His company last performed Skara Brae 10 years ago. For Juilliard, Feld is focusing on the principal roles while his longtime ballet mistress, Patrice Hemsworth, is in charge of the group sections. A former company member, she “has all the talents I lack,” he says good-naturedly. “I do everything by the seat of my pants. When I choreograph, I’ll just move on when it seems right to me. She actually looks and sees why it’s right. She’s got an incredible memory; years later, you’ll come back and she’ll remember something I had forgotten.”
So while Feld, in one studio, urged on two women learning a nimble, fast-paced solo—“let’s get the rhythm in our feet, and then we’ll take it to another level”—Hemsworth was next door working with 10 men on a weighted, melancholy section. “I want it ugly,” she said at one point. “Surprise me,” she said, of a moment when they drop abruptly to the ground. “It’s like someone pulled the rug out from under you.” The process of transferring a 25-year-old dance onto a new generation, born after its creation, is an intricate one. “The movement has to do the explaining,” Feld said with a laugh. “Words are a last resort—we use them, but the more you can get from the music and movement, the better off you are.”

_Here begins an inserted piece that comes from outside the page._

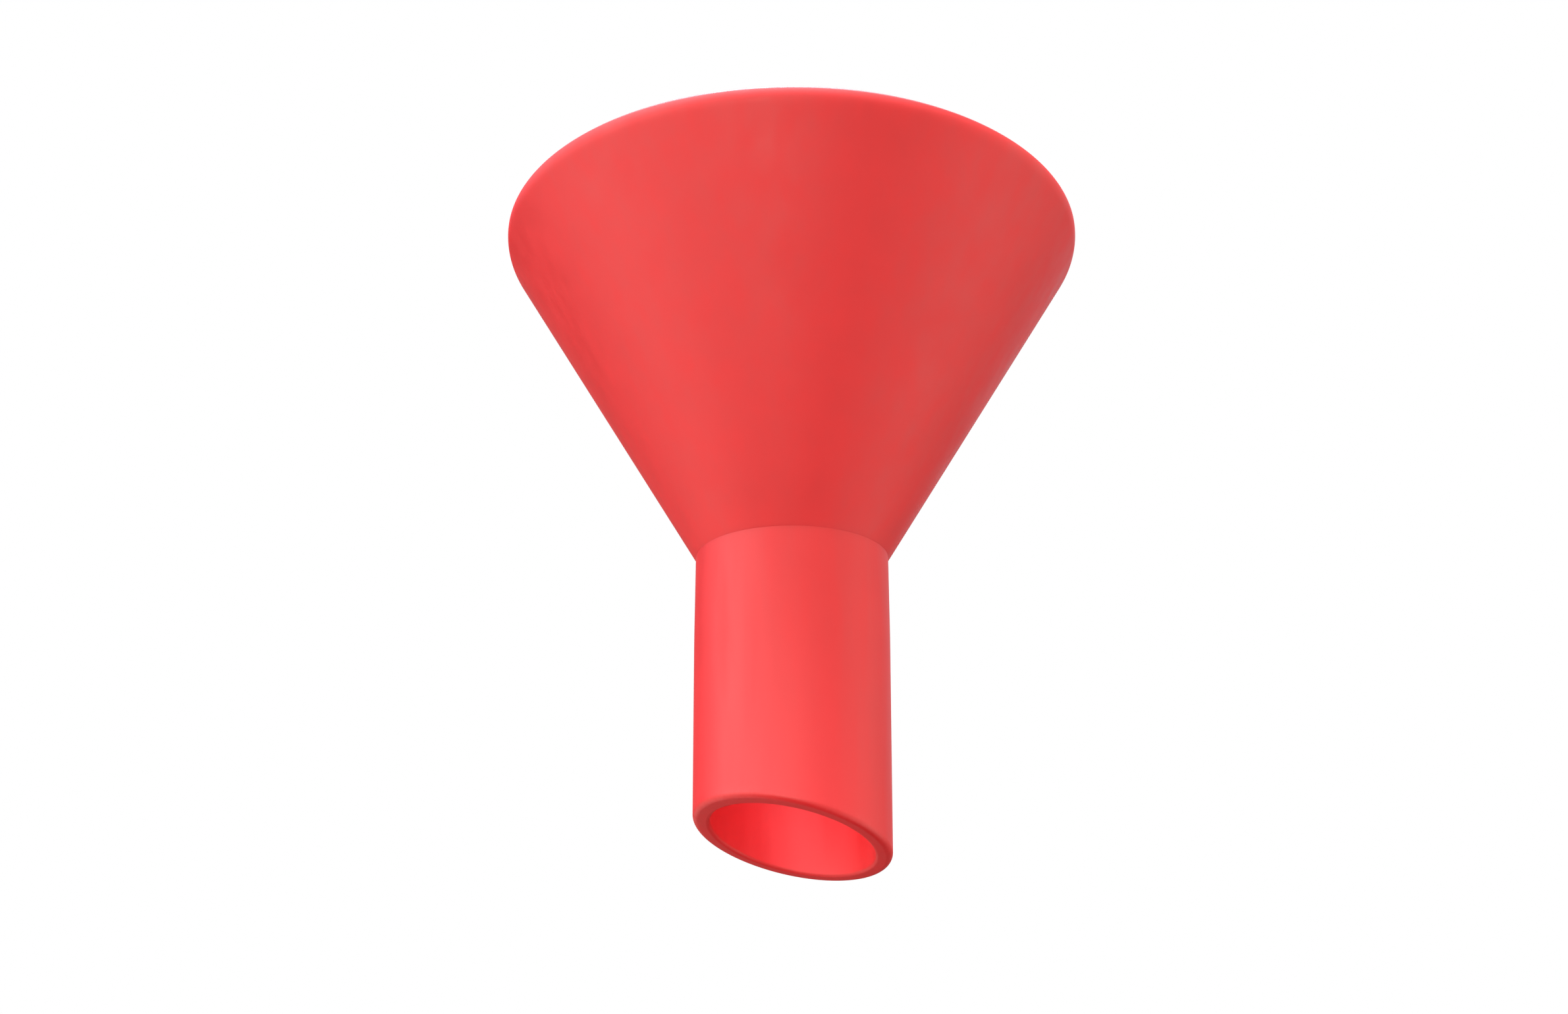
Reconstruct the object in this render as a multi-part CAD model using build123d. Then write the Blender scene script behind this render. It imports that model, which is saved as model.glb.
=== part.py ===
from build123d import *

import os
from math import cos, radians, tan

# Pouring funnel: an open cone over a straight spout with an oblique tip.
# Units are millimetres. The origin is on the axis, at the neck, where the outside of
# the cone meets the outside of the spout. +Z points up out of the mouth, and the long
# side of the spout's tip lies towards +X, so XZ is the funnel's plane of symmetry.

# Overall sizes
SPOUT_RADIUS = 16.0  # outside radius of the spout at the neck
WALL = 3.1  # wall thickness of both mouldings, square to the wall
RIM_RADIUS = 50.3  # outside radius of the rim
RIM_HEIGHT = 58.2  # from the neck up to the top of the rim
CONE_HALF_ANGLE = 31.26  # degrees between the axis and the cone's wall
SPOUT_LENGTH = 46.8  # from the neck down to the cut tip, along the axis
TIP_ANGLE = 16.0  # degrees between the cut across the tip and the level

# Outside of the spout
LAND_LENGTH = 14.0  # parallel stretch under the neck that seats in a filler neck
DRAFT_ANGLE = 0.64  # degrees of draft from the land down to the tip

# Rounded edges
LIP_BLEND_RADIUS = 4.0  # outside, where the cone's wall turns upright at the rim
LIP_EDGE_RADIUS = 0.5  # both edges of the flat top of the rim
THROAT_RADIUS = 2.0  # inside, where the cone's wall turns down into the bore
TIP_OUTER_RADIUS = 1.0  # outer edge of the cut tip
TIP_INNER_RADIUS = 0.6  # inner edge of the cut tip

# Welded joint between the two mouldings
SPIGOT_LENGTH = 8.0  # how far the cone's spigot goes down into the spout
SPIGOT_SHARE = 0.5  # the spigot's share of the spout's wall
WELD_GAP = 0.05  # film of weld around and under the spigot

# Worked out from the sizes above
BORE_RADIUS = SPOUT_RADIUS - WALL
SPIGOT_RADIUS = BORE_RADIUS + SPIGOT_SHARE * WALL
SOCKET_RADIUS = SPIGOT_RADIUS + WELD_GAP
SOCKET_DEPTH = SPIGOT_LENGTH + WELD_GAP
CONE_SLOPE = tan(radians(CONE_HALF_ANGLE))
CONE_WALL_ACROSS = WALL / cos(radians(CONE_HALF_ANGLE))
DRAFT_SLOPE = tan(radians(DRAFT_ANGLE))
TIP_REACH = SPOUT_RADIUS * tan(radians(TIP_ANGLE))
CUT_ALLOWANCE = 5.0  # stock below the lowest point of the tip, which the cut removes
CUTTER_SIDE = 4.0 * SPOUT_RADIUS  # twice the spout's width, so the cut goes right across


def outer_cone_radius(height):
    """Radius of the cone's outside face at a height above the neck."""
    return SPOUT_RADIUS + height * CONE_SLOPE


def inner_cone_radius(height):
    """Radius of the cone's inside face, one wall in from the outside face."""
    return outer_cone_radius(height) - CONE_WALL_ACROSS


def turned(corners, roundings):
    """A solid of revolution about Z from (radius, height) corners in order.

    roundings holds a radius for each corner that is rounded, by its place in the order."""
    points = [Vector(radius, 0.0, height) for radius, height in corners]
    profile = make_face(Polyline(*points, close=True))
    for place, rounding in roundings.items():
        corner = profile.vertices().sort_by_distance(points[place])[0]
        profile = fillet(corner, rounding)
    return revolve(profile, Axis.Z)


def make_cone():
    """The cone, its upright lip, and the thin spigot that goes down into the spout."""
    lip_start = (RIM_RADIUS - SPOUT_RADIUS) / CONE_SLOPE
    throat_height = (BORE_RADIUS - inner_cone_radius(0.0)) / CONE_SLOPE
    corners = [
        (SPOUT_RADIUS, 0.0),
        (RIM_RADIUS, lip_start),
        (RIM_RADIUS, RIM_HEIGHT),
        (inner_cone_radius(RIM_HEIGHT), RIM_HEIGHT),
        (BORE_RADIUS, throat_height),
        (BORE_RADIUS, -SPIGOT_LENGTH),
        (SPIGOT_RADIUS, -SPIGOT_LENGTH),
        (SPIGOT_RADIUS, 0.0),
    ]
    roundings = {
        1: LIP_BLEND_RADIUS,
        2: LIP_EDGE_RADIUS,
        3: LIP_EDGE_RADIUS,
        4: THROAT_RADIUS,
    }
    return turned(corners, roundings)


def make_tip_cutter():
    """The block below the oblique plane of the tip."""
    hanging = (Align.CENTER, Align.CENTER, Align.MAX)
    block = Box(CUTTER_SIDE, CUTTER_SIDE, CUTTER_SIDE, align=hanging)
    return Pos(0.0, 0.0, -SPOUT_LENGTH) * Rot(0.0, TIP_ANGLE, 0.0) * block


def cut_face_edges(tube):
    """Edges of the lowest flat face, the cut across the tip, from the shortest."""
    cut_face = tube.faces().filter_by(GeomType.PLANE).sort_by(Axis.Z)[0]
    return cut_face.edges().sort_by(SortBy.LENGTH)


def make_spout():
    """The spout: a socket at the top, a parallel land, a drafted tube and a cut tip."""
    stock_end = SPOUT_LENGTH + TIP_REACH + CUT_ALLOWANCE
    end_radius = SPOUT_RADIUS - (stock_end - LAND_LENGTH) * DRAFT_SLOPE
    corners = [
        (SOCKET_RADIUS, 0.0),
        (SPOUT_RADIUS, 0.0),
        (SPOUT_RADIUS, -LAND_LENGTH),
        (end_radius, -stock_end),
        (BORE_RADIUS, -stock_end),
        (BORE_RADIUS, -SOCKET_DEPTH),
        (SOCKET_RADIUS, -SOCKET_DEPTH),
    ]
    tube = turned(corners, {}) - make_tip_cutter()
    outer_edge = cut_face_edges(tube)[-1]
    tube = fillet(outer_edge, TIP_OUTER_RADIUS)
    inner_edge = cut_face_edges(tube)[0]
    return fillet(inner_edge, TIP_INNER_RADIUS)


def main():
    os.makedirs("parts", exist_ok=True)
    export_step(make_cone(), "parts/cone.step")
    export_step(make_spout(), "parts/spout.step")


main()
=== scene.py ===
# %% [markdown]
# # A red plastic pouring funnel
# The funnel has two moulded pieces: an open cone with a rounded upright lip, and a straight
# spout whose tip is cut at an angle. A thin spigot under the cone goes down into a socket in
# the spout, and the two are welded there, so nothing moves and both ride on one body.
#
# The CAD model is the frame. Every size here is either read from it or is one of its few
# driving sizes, written again in metres. The origin is on the axis at the neck, +Z points up
# out of the mouth, and +X points to the long side of the cut tip.

# %% Load the frame
import math

import bpy
import numpy as np
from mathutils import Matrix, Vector


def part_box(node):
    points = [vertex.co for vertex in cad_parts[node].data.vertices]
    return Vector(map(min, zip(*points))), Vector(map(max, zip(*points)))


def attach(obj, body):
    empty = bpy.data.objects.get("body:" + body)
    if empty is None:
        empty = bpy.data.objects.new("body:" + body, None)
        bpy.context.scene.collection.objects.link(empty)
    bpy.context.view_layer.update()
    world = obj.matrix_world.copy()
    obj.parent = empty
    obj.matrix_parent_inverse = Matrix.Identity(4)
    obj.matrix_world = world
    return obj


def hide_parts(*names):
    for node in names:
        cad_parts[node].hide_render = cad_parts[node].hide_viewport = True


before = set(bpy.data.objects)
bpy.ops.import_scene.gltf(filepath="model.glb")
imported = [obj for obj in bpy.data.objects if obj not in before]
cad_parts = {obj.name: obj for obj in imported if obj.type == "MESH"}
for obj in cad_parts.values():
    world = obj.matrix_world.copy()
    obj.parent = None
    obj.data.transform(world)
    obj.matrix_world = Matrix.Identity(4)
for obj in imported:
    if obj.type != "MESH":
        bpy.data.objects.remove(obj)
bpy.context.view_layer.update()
print("CAD nodes:", sorted(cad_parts))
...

Discussing the unique program he has assembled, Rhodes remarked, “There’s a lot of force in the community in all three dances, and a lot of ritualistic or tribalistic intentions. They all require a very strong focus and commitment to bring them off. In many ways, though students are in different pieces, they’re having similar experiences. The pieces are alike but very different—in terms of musical values, in terms of how the community functions together. There will be a strong impact, three times.”